*GIVEN RECORDS*.
####

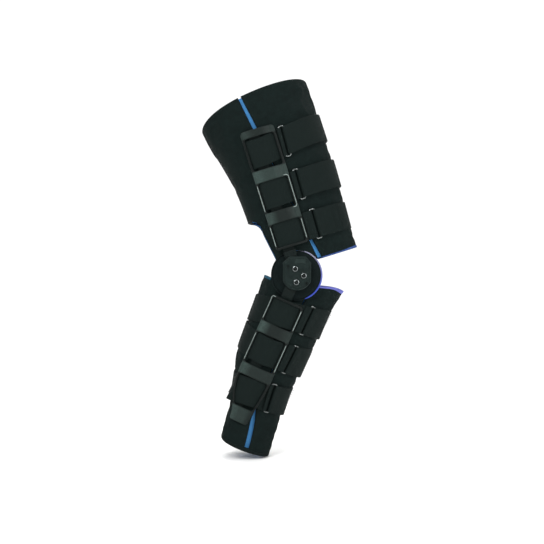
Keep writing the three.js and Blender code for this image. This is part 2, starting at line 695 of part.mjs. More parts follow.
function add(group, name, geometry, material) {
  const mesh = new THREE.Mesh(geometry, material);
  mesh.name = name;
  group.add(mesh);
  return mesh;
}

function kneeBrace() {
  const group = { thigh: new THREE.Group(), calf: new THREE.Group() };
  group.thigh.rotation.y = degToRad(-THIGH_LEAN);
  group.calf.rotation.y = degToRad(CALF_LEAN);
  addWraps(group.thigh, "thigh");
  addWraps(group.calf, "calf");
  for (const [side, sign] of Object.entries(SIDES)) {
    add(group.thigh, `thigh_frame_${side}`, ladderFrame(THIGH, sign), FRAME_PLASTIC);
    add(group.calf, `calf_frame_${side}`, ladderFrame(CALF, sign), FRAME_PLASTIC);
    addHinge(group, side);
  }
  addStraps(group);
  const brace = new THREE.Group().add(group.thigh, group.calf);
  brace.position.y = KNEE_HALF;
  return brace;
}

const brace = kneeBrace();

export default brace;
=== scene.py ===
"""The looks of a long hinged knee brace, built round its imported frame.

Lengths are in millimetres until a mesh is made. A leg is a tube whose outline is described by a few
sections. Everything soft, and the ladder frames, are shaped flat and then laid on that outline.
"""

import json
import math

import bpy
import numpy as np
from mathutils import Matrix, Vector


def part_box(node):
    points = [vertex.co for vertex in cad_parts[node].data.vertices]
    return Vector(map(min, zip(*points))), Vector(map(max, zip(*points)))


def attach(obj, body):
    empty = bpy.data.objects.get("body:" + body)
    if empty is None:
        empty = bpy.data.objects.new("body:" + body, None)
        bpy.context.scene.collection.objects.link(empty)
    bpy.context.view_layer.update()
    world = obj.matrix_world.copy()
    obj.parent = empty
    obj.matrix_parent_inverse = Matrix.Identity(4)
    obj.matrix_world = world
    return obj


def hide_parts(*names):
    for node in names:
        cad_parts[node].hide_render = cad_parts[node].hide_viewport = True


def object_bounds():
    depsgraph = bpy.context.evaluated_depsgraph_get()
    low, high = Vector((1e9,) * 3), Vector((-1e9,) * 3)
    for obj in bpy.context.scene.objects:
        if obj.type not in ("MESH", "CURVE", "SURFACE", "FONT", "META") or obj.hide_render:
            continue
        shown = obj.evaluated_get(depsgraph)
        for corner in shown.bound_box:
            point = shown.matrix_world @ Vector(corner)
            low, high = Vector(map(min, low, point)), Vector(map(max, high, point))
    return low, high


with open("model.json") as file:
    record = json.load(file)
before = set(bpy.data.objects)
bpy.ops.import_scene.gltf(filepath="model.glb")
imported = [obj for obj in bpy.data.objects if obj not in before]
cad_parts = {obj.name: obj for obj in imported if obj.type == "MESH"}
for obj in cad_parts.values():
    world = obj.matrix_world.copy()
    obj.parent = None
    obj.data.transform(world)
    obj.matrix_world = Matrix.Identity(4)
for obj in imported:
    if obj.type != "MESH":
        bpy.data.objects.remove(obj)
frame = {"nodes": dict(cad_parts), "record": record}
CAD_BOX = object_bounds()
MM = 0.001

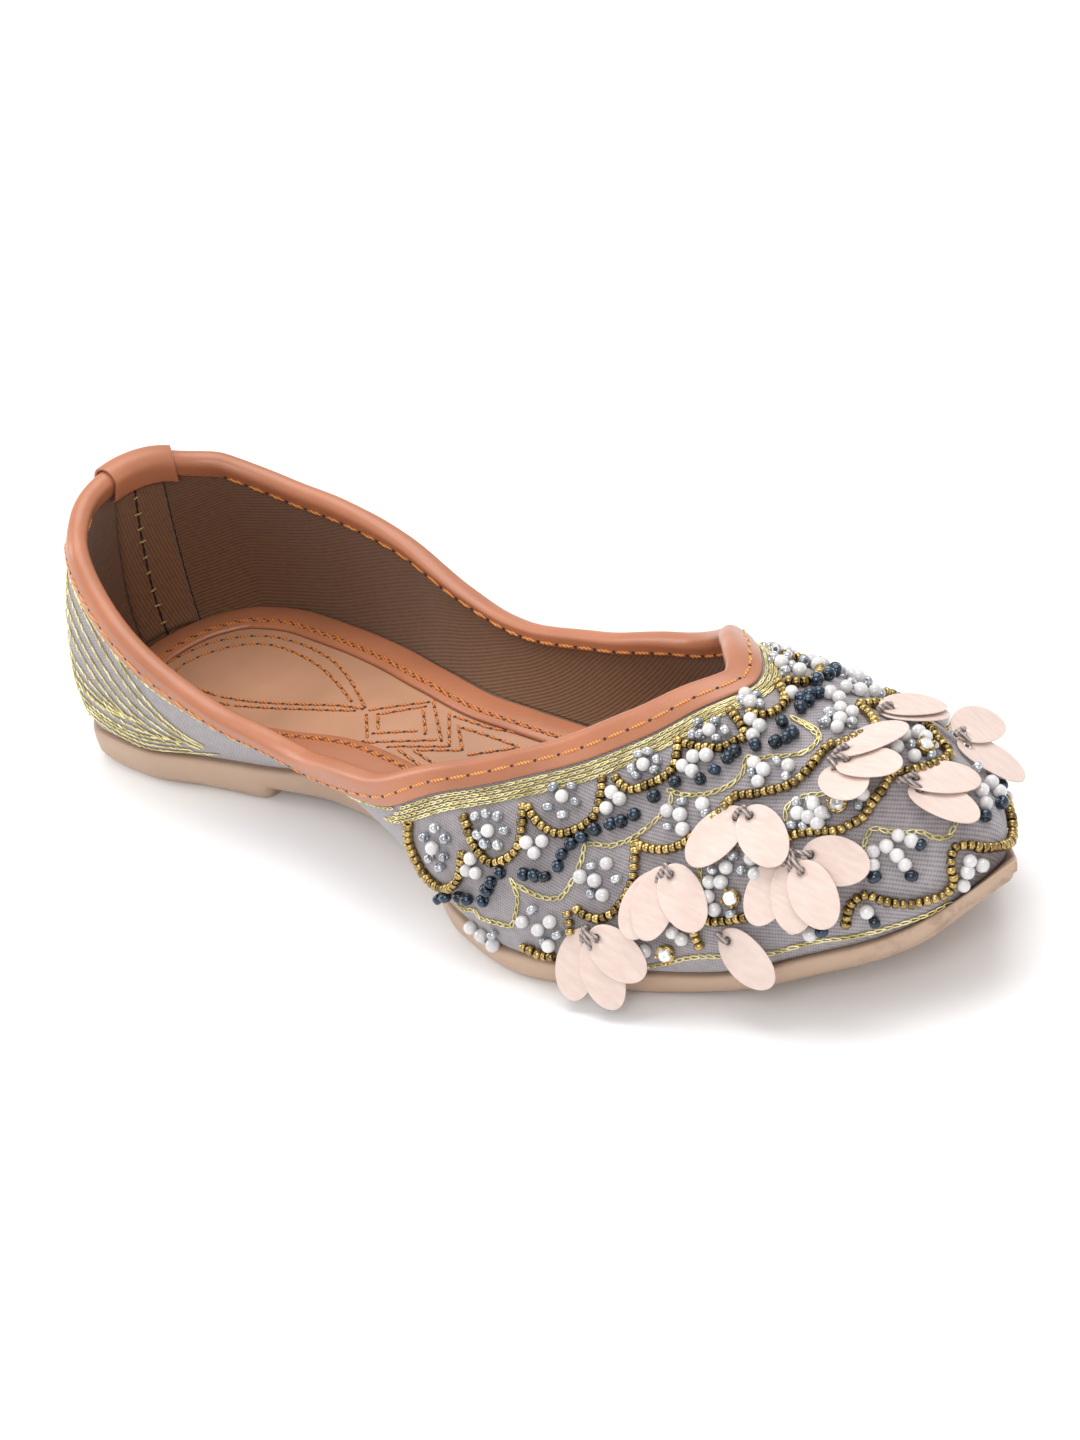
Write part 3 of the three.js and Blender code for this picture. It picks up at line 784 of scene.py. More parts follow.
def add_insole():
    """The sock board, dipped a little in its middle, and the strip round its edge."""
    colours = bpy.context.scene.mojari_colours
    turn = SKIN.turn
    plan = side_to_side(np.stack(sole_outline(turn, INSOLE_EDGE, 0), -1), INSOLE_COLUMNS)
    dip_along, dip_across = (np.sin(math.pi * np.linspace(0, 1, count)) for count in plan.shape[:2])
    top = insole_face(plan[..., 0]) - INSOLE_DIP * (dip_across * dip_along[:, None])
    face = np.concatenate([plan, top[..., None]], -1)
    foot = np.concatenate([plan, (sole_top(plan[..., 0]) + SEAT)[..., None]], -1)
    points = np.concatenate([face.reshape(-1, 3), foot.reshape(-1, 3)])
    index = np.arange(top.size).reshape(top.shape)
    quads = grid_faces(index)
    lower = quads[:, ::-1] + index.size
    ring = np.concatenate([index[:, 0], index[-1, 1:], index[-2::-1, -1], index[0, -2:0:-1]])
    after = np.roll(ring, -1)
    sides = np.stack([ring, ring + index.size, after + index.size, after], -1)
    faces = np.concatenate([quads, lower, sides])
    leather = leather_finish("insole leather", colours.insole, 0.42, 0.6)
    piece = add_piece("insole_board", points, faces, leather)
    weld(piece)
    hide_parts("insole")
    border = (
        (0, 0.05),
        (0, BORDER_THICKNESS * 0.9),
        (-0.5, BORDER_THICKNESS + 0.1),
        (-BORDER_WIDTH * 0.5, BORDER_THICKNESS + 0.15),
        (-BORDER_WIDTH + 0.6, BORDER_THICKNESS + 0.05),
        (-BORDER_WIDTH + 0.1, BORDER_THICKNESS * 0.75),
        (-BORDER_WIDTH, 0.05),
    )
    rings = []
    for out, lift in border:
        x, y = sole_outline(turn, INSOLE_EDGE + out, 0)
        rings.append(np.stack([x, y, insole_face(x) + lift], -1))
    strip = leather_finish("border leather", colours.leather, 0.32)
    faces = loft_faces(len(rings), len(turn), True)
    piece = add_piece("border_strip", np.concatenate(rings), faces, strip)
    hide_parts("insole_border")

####

*THE TASK*. Quote the data above from the line containing "brace.position.y = KNEE_HALF;" to the line containing "cad_parts[node].hide_render = cad_parts[node].hide_viewport", inclusive, and stop.

*RESULT OF THIS EXERCISE*.
  brace.position.y = KNEE_HALF;
  return brace;
}

const brace = kneeBrace();

export default brace;
=== scene.py ===
"""The looks of a long hinged knee brace, built round its imported frame.

Lengths are in millimetres until a mesh is made. A leg is a tube whose outline is described by a few
sections. Everything soft, and the ladder frames, are shaped flat and then laid on that outline.
"""

import json
import math

import bpy
import numpy as np
from mathutils import Matrix, Vector


def part_box(node):
    points = [vertex.co for vertex in cad_parts[node].data.vertices]
    return Vector(map(min, zip(*points))), Vector(map(max, zip(*points)))


def attach(obj, body):
    empty = bpy.data.objects.get("body:" + body)
    if empty is None:
        empty = bpy.data.objects.new("body:" + body, None)
        bpy.context.scene.collection.objects.link(empty)
    bpy.context.view_layer.update()
    world = obj.matrix_world.copy()
    obj.parent = empty
    obj.matrix_parent_inverse = Matrix.Identity(4)
    obj.matrix_world = world
    return obj


def hide_parts(*names):
    for node in names:
        cad_parts[node].hide_render = cad_parts[node].hide_viewport = True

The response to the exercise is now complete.